PROBLEM
Could you print every record below exactly as it appears?

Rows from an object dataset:
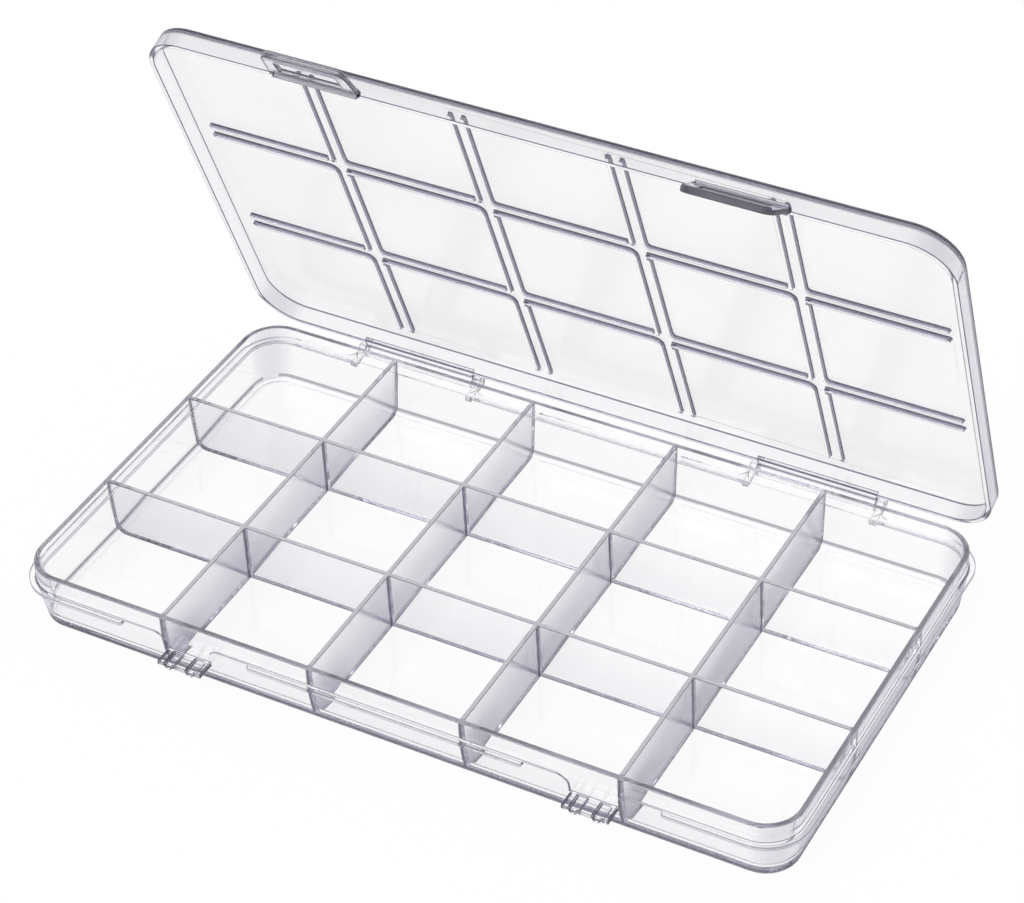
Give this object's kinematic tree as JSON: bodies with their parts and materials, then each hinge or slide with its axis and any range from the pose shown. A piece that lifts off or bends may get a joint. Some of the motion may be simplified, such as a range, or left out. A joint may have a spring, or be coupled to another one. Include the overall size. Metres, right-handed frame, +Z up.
{
  "type": "compartment organizer box",
  "caption": "Flat clear box with a grid of bead compartments under a hinged lid that latch flaps hold shut.",
  "frame": {"origin": "centre of the tray's flat underside", "axes": "+X along the long front to the right, +Y from the latch side to the hinge side, +Z up"},
  "size_m": [0.1738, 0.1058, 0.1122],
  "materials": {
    "clear_tray": "clear polished moulded plastic",
    "clear_lid": "clear polished moulded plastic",
    "clear_latch": "clear polished moulded plastic",
    "clear_pin": "clear polished moulded plastic"
  },
  "bodies": {
    "tray": {"base_tray": "clear_tray", "hinge_pin_left": "clear_pin", "hinge_pin_right": "clear_pin"},
    "lid": {"lid": "clear_lid"},
    "left_flap": {"latch_left": "clear_latch"},
    "right_flap": {"latch_right": "clear_latch"}
  },
  "joints": [
    {"name": "lid_hinge", "type": "hinge", "parent": "tray", "child": "lid", "pos_m": [0, 0.05145, 0.0106], "axis": [-1, 0, 0], "range_deg": [-69.2, 110.8]},
    {"name": "left_latch_hinge", "type": "hinge", "parent": "lid", "child": "left_flap", "pos_m": [-0.0454, 0.01545, 0.10481], "axis": [-1, 0, 0], "range_deg": [-78, 32]},
    {"name": "right_latch_hinge", "type": "hinge", "parent": "lid", "child": "right_flap", "pos_m": [0.0454, 0.01545, 0.10481], "axis": [-1, 0, 0], "range_deg": [-48, 62]}
  ]
}
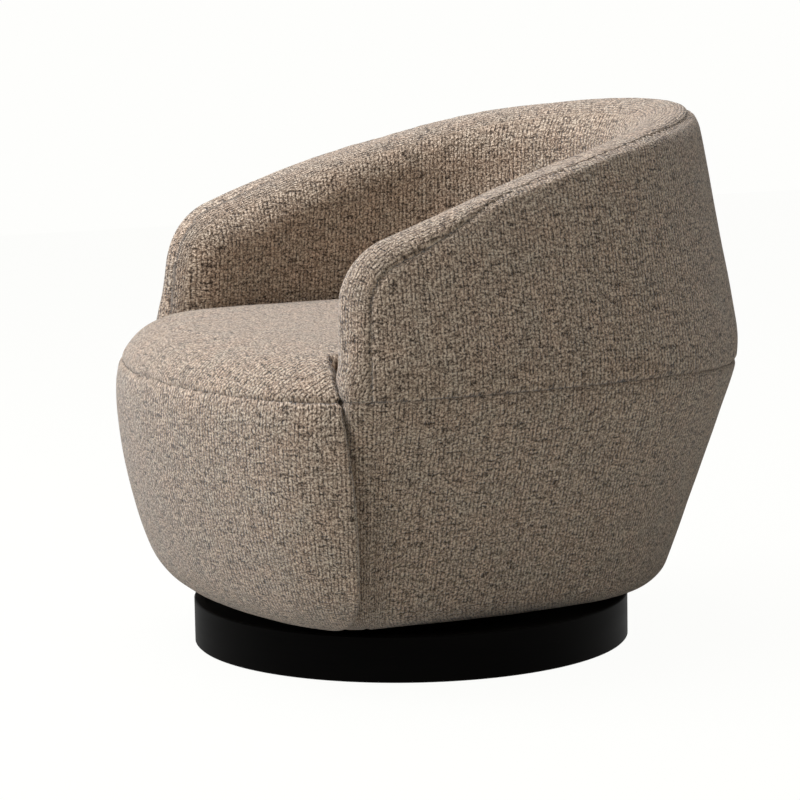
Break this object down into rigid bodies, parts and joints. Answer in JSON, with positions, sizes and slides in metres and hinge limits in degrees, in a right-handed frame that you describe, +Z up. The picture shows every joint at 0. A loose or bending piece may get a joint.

RESULT OF THE TASK
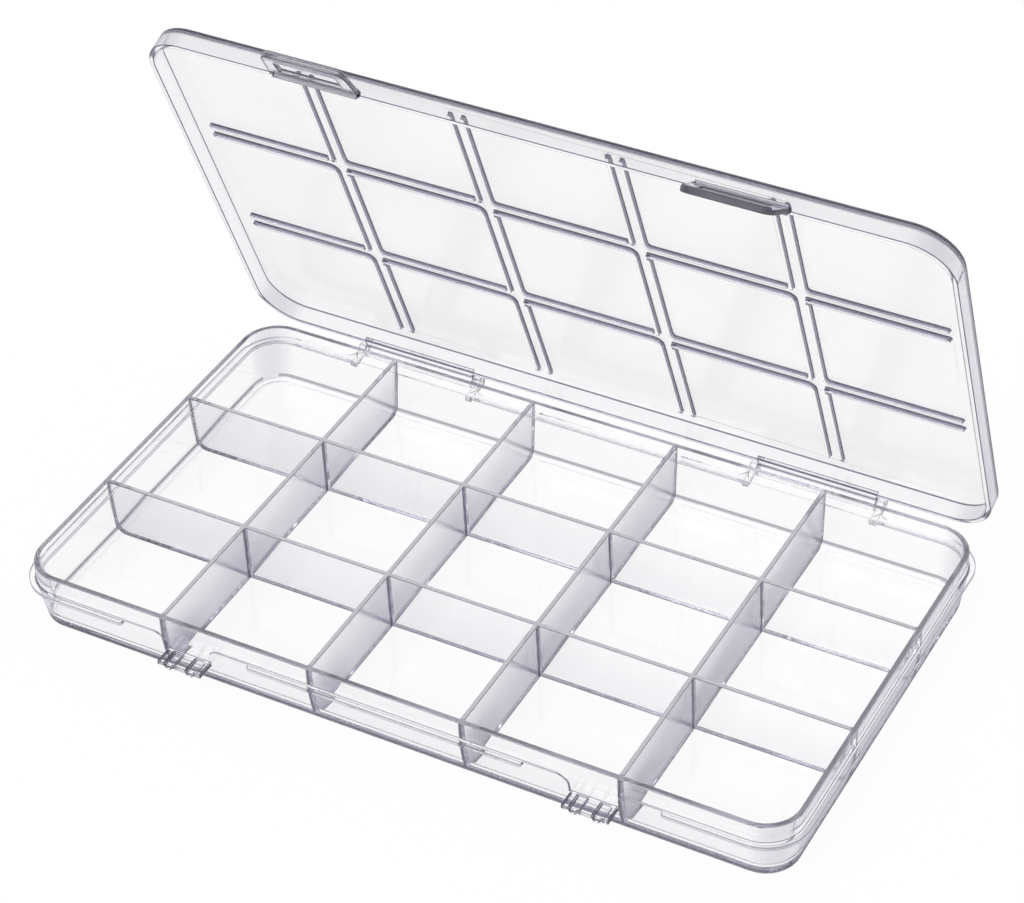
Give this object's kinematic tree as JSON: bodies with their parts and materials, then each hinge or slide with its axis and any range from the pose shown. A piece that lifts off or bends may get a joint. Some of the motion may be simplified, such as a range, or left out. A joint may have a spring, or be coupled to another one. Include the overall size. Metres, right-handed frame, +Z up.
{
  "type": "compartment organizer box",
  "caption": "Flat clear box with a grid of bead compartments under a hinged lid that latch flaps hold shut.",
  "frame": {"origin": "centre of the tray's flat underside", "axes": "+X along the long front to the right, +Y from the latch side to the hinge side, +Z up"},
  "size_m": [0.1738, 0.1058, 0.1122],
  "materials": {
    "clear_tray": "clear polished moulded plastic",
    "clear_lid": "clear polished moulded plastic",
    "clear_latch": "clear polished moulded plastic",
    "clear_pin": "clear polished moulded plastic"
  },
  "bodies": {
    "tray": {"base_tray": "clear_tray", "hinge_pin_left": "clear_pin", "hinge_pin_right": "clear_pin"},
    "lid": {"lid": "clear_lid"},
    "left_flap": {"latch_left": "clear_latch"},
    "right_flap": {"latch_right": "clear_latch"}
  },
  "joints": [
    {"name": "lid_hinge", "type": "hinge", "parent": "tray", "child": "lid", "pos_m": [0, 0.05145, 0.0106], "axis": [-1, 0, 0], "range_deg": [-69.2, 110.8]},
    {"name": "left_latch_hinge", "type": "hinge", "parent": "lid", "child": "left_flap", "pos_m": [-0.0454, 0.01545, 0.10481], "axis": [-1, 0, 0], "range_deg": [-78, 32]},
    {"name": "right_latch_hinge", "type": "hinge", "parent": "lid", "child": "right_flap", "pos_m": [0.0454, 0.01545, 0.10481], "axis": [-1, 0, 0], "range_deg": [-48, 62]}
  ]
}
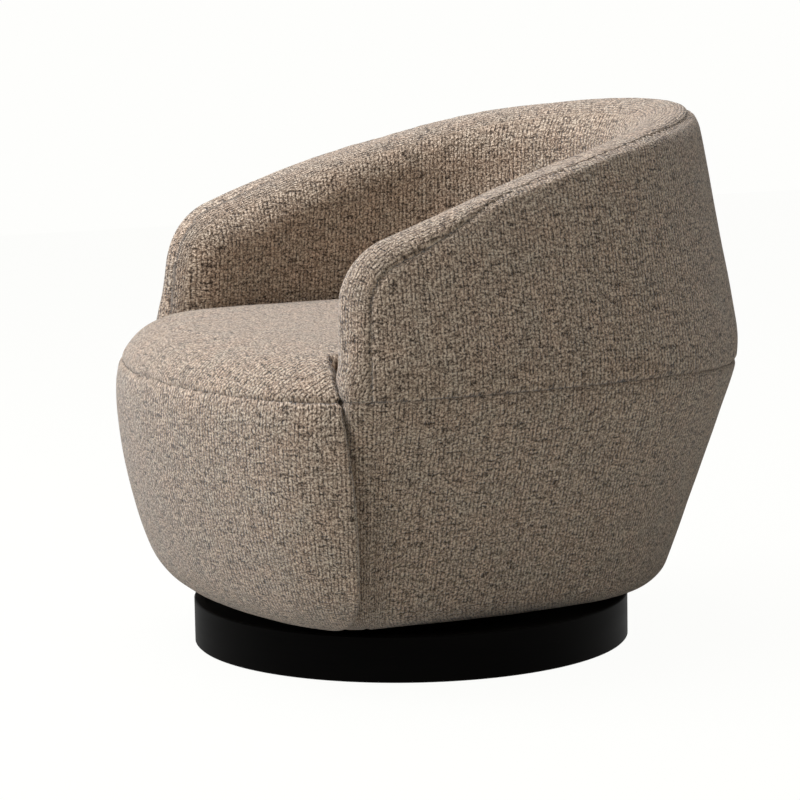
Break this object down into rigid bodies, parts and joints. Answer in JSON, with positions, sizes and slides in metres and hinge limits in degrees, in a right-handed frame that you describe, +Z up. The picture shows every joint at 0. A loose or bending piece may get a joint.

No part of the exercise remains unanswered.